To be done >> The records below are to be repeated in full, exactly as they are.

Provided data >>
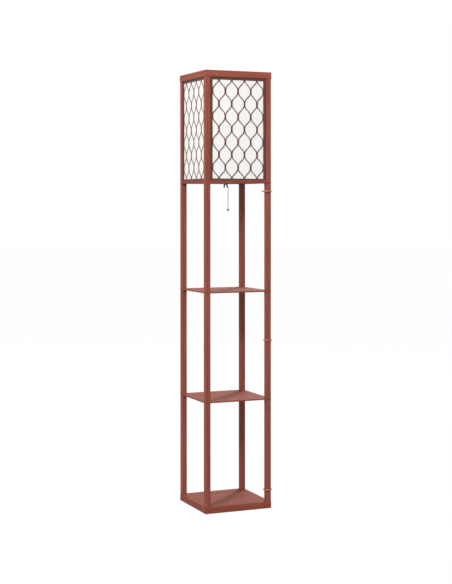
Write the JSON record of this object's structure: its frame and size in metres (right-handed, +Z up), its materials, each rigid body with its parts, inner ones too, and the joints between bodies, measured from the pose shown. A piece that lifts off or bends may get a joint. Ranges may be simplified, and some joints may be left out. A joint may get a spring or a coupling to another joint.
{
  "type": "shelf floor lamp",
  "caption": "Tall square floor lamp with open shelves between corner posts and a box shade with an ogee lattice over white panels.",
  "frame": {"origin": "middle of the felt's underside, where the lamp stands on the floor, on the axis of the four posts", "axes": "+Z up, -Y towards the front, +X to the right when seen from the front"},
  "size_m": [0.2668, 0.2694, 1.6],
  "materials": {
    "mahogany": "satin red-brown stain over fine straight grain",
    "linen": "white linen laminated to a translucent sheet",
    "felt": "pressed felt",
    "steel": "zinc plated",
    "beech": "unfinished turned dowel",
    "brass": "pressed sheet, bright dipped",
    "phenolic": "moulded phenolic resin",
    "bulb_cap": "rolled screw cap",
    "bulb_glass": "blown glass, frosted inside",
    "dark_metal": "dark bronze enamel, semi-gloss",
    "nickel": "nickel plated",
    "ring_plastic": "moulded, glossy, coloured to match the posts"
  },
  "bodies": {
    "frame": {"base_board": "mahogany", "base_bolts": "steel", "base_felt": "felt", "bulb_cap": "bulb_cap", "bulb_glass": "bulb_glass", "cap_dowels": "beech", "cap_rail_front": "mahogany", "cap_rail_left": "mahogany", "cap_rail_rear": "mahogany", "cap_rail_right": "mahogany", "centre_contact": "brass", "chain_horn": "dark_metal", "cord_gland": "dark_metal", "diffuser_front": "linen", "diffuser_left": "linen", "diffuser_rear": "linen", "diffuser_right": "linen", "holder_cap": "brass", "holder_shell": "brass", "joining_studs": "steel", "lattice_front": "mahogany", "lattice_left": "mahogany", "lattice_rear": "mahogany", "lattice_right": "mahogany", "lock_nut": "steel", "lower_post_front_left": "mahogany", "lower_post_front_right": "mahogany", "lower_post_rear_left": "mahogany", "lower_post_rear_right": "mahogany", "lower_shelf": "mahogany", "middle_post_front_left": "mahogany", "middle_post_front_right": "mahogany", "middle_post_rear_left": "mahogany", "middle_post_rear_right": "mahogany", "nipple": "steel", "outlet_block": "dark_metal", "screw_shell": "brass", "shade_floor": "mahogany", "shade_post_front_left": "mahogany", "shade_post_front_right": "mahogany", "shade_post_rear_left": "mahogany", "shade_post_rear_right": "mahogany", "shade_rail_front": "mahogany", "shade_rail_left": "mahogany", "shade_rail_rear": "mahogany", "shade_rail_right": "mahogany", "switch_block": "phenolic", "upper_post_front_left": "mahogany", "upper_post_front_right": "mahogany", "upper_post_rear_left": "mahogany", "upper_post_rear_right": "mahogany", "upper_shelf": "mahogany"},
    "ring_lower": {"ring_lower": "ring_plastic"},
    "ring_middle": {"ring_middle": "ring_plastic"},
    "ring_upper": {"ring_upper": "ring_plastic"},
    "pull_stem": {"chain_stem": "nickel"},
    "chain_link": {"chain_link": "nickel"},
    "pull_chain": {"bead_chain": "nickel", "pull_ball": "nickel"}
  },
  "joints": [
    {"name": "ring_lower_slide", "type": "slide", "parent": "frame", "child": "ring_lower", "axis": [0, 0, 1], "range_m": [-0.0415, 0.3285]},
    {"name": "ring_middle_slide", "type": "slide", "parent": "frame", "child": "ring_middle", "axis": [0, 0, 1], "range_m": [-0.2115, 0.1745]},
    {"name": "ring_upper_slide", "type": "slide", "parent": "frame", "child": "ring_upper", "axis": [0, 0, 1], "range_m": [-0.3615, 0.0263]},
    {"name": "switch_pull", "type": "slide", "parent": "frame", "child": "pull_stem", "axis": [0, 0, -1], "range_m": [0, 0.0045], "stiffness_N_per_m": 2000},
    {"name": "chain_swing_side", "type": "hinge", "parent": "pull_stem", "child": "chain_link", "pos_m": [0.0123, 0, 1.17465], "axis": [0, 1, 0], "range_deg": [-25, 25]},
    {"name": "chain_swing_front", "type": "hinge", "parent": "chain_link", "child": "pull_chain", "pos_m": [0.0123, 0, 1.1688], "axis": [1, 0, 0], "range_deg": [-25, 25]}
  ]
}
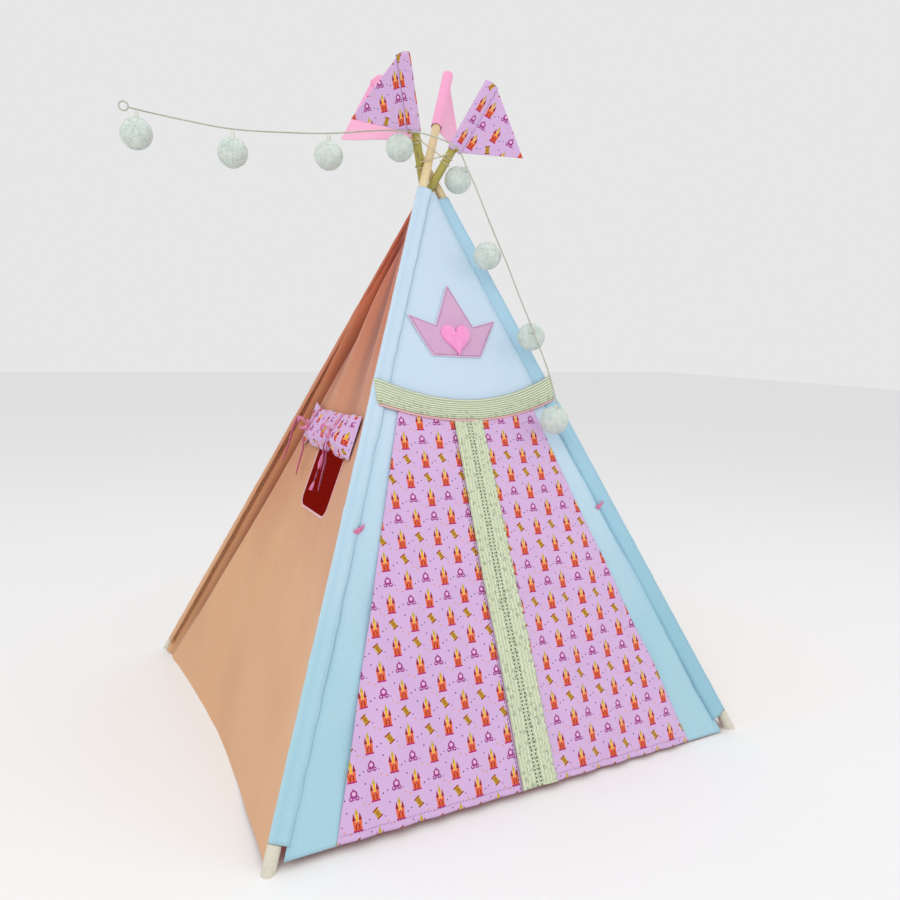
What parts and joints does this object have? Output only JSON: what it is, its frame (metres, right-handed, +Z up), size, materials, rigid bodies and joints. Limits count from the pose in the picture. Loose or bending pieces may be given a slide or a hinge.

Result for this task >>
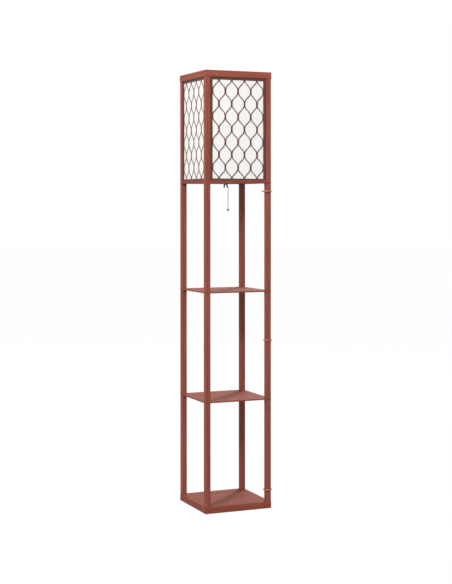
Write the JSON record of this object's structure: its frame and size in metres (right-handed, +Z up), its materials, each rigid body with its parts, inner ones too, and the joints between bodies, measured from the pose shown. A piece that lifts off or bends may get a joint. Ranges may be simplified, and some joints may be left out. A joint may get a spring or a coupling to another joint.
{
  "type": "shelf floor lamp",
  "caption": "Tall square floor lamp with open shelves between corner posts and a box shade with an ogee lattice over white panels.",
  "frame": {"origin": "middle of the felt's underside, where the lamp stands on the floor, on the axis of the four posts", "axes": "+Z up, -Y towards the front, +X to the right when seen from the front"},
  "size_m": [0.2668, 0.2694, 1.6],
  "materials": {
    "mahogany": "satin red-brown stain over fine straight grain",
    "linen": "white linen laminated to a translucent sheet",
    "felt": "pressed felt",
    "steel": "zinc plated",
    "beech": "unfinished turned dowel",
    "brass": "pressed sheet, bright dipped",
    "phenolic": "moulded phenolic resin",
    "bulb_cap": "rolled screw cap",
    "bulb_glass": "blown glass, frosted inside",
    "dark_metal": "dark bronze enamel, semi-gloss",
    "nickel": "nickel plated",
    "ring_plastic": "moulded, glossy, coloured to match the posts"
  },
  "bodies": {
    "frame": {"base_board": "mahogany", "base_bolts": "steel", "base_felt": "felt", "bulb_cap": "bulb_cap", "bulb_glass": "bulb_glass", "cap_dowels": "beech", "cap_rail_front": "mahogany", "cap_rail_left": "mahogany", "cap_rail_rear": "mahogany", "cap_rail_right": "mahogany", "centre_contact": "brass", "chain_horn": "dark_metal", "cord_gland": "dark_metal", "diffuser_front": "linen", "diffuser_left": "linen", "diffuser_rear": "linen", "diffuser_right": "linen", "holder_cap": "brass", "holder_shell": "brass", "joining_studs": "steel", "lattice_front": "mahogany", "lattice_left": "mahogany", "lattice_rear": "mahogany", "lattice_right": "mahogany", "lock_nut": "steel", "lower_post_front_left": "mahogany", "lower_post_front_right": "mahogany", "lower_post_rear_left": "mahogany", "lower_post_rear_right": "mahogany", "lower_shelf": "mahogany", "middle_post_front_left": "mahogany", "middle_post_front_right": "mahogany", "middle_post_rear_left": "mahogany", "middle_post_rear_right": "mahogany", "nipple": "steel", "outlet_block": "dark_metal", "screw_shell": "brass", "shade_floor": "mahogany", "shade_post_front_left": "mahogany", "shade_post_front_right": "mahogany", "shade_post_rear_left": "mahogany", "shade_post_rear_right": "mahogany", "shade_rail_front": "mahogany", "shade_rail_left": "mahogany", "shade_rail_rear": "mahogany", "shade_rail_right": "mahogany", "switch_block": "phenolic", "upper_post_front_left": "mahogany", "upper_post_front_right": "mahogany", "upper_post_rear_left": "mahogany", "upper_post_rear_right": "mahogany", "upper_shelf": "mahogany"},
    "ring_lower": {"ring_lower": "ring_plastic"},
    "ring_middle": {"ring_middle": "ring_plastic"},
    "ring_upper": {"ring_upper": "ring_plastic"},
    "pull_stem": {"chain_stem": "nickel"},
    "chain_link": {"chain_link": "nickel"},
    "pull_chain": {"bead_chain": "nickel", "pull_ball": "nickel"}
  },
  "joints": [
    {"name": "ring_lower_slide", "type": "slide", "parent": "frame", "child": "ring_lower", "axis": [0, 0, 1], "range_m": [-0.0415, 0.3285]},
    {"name": "ring_middle_slide", "type": "slide", "parent": "frame", "child": "ring_middle", "axis": [0, 0, 1], "range_m": [-0.2115, 0.1745]},
    {"name": "ring_upper_slide", "type": "slide", "parent": "frame", "child": "ring_upper", "axis": [0, 0, 1], "range_m": [-0.3615, 0.0263]},
    {"name": "switch_pull", "type": "slide", "parent": "frame", "child": "pull_stem", "axis": [0, 0, -1], "range_m": [0, 0.0045], "stiffness_N_per_m": 2000},
    {"name": "chain_swing_side", "type": "hinge", "parent": "pull_stem", "child": "chain_link", "pos_m": [0.0123, 0, 1.17465], "axis": [0, 1, 0], "range_deg": [-25, 25]},
    {"name": "chain_swing_front", "type": "hinge", "parent": "chain_link", "child": "pull_chain", "pos_m": [0.0123, 0, 1.1688], "axis": [1, 0, 0], "range_deg": [-25, 25]}
  ]
}
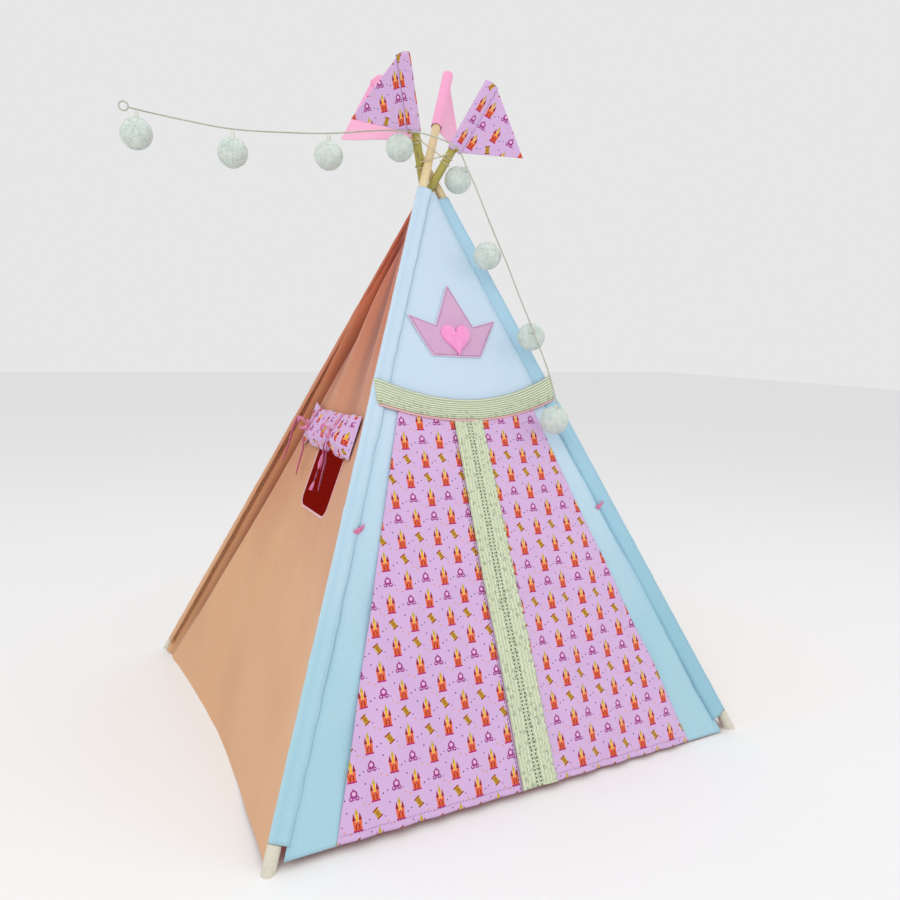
What parts and joints does this object have? Output only JSON: what it is, its frame (metres, right-handed, +Z up), size, materials, rigid bodies and joints. Limits count from the pose in the picture. Loose or bending pieces may be given a slide or a hinge.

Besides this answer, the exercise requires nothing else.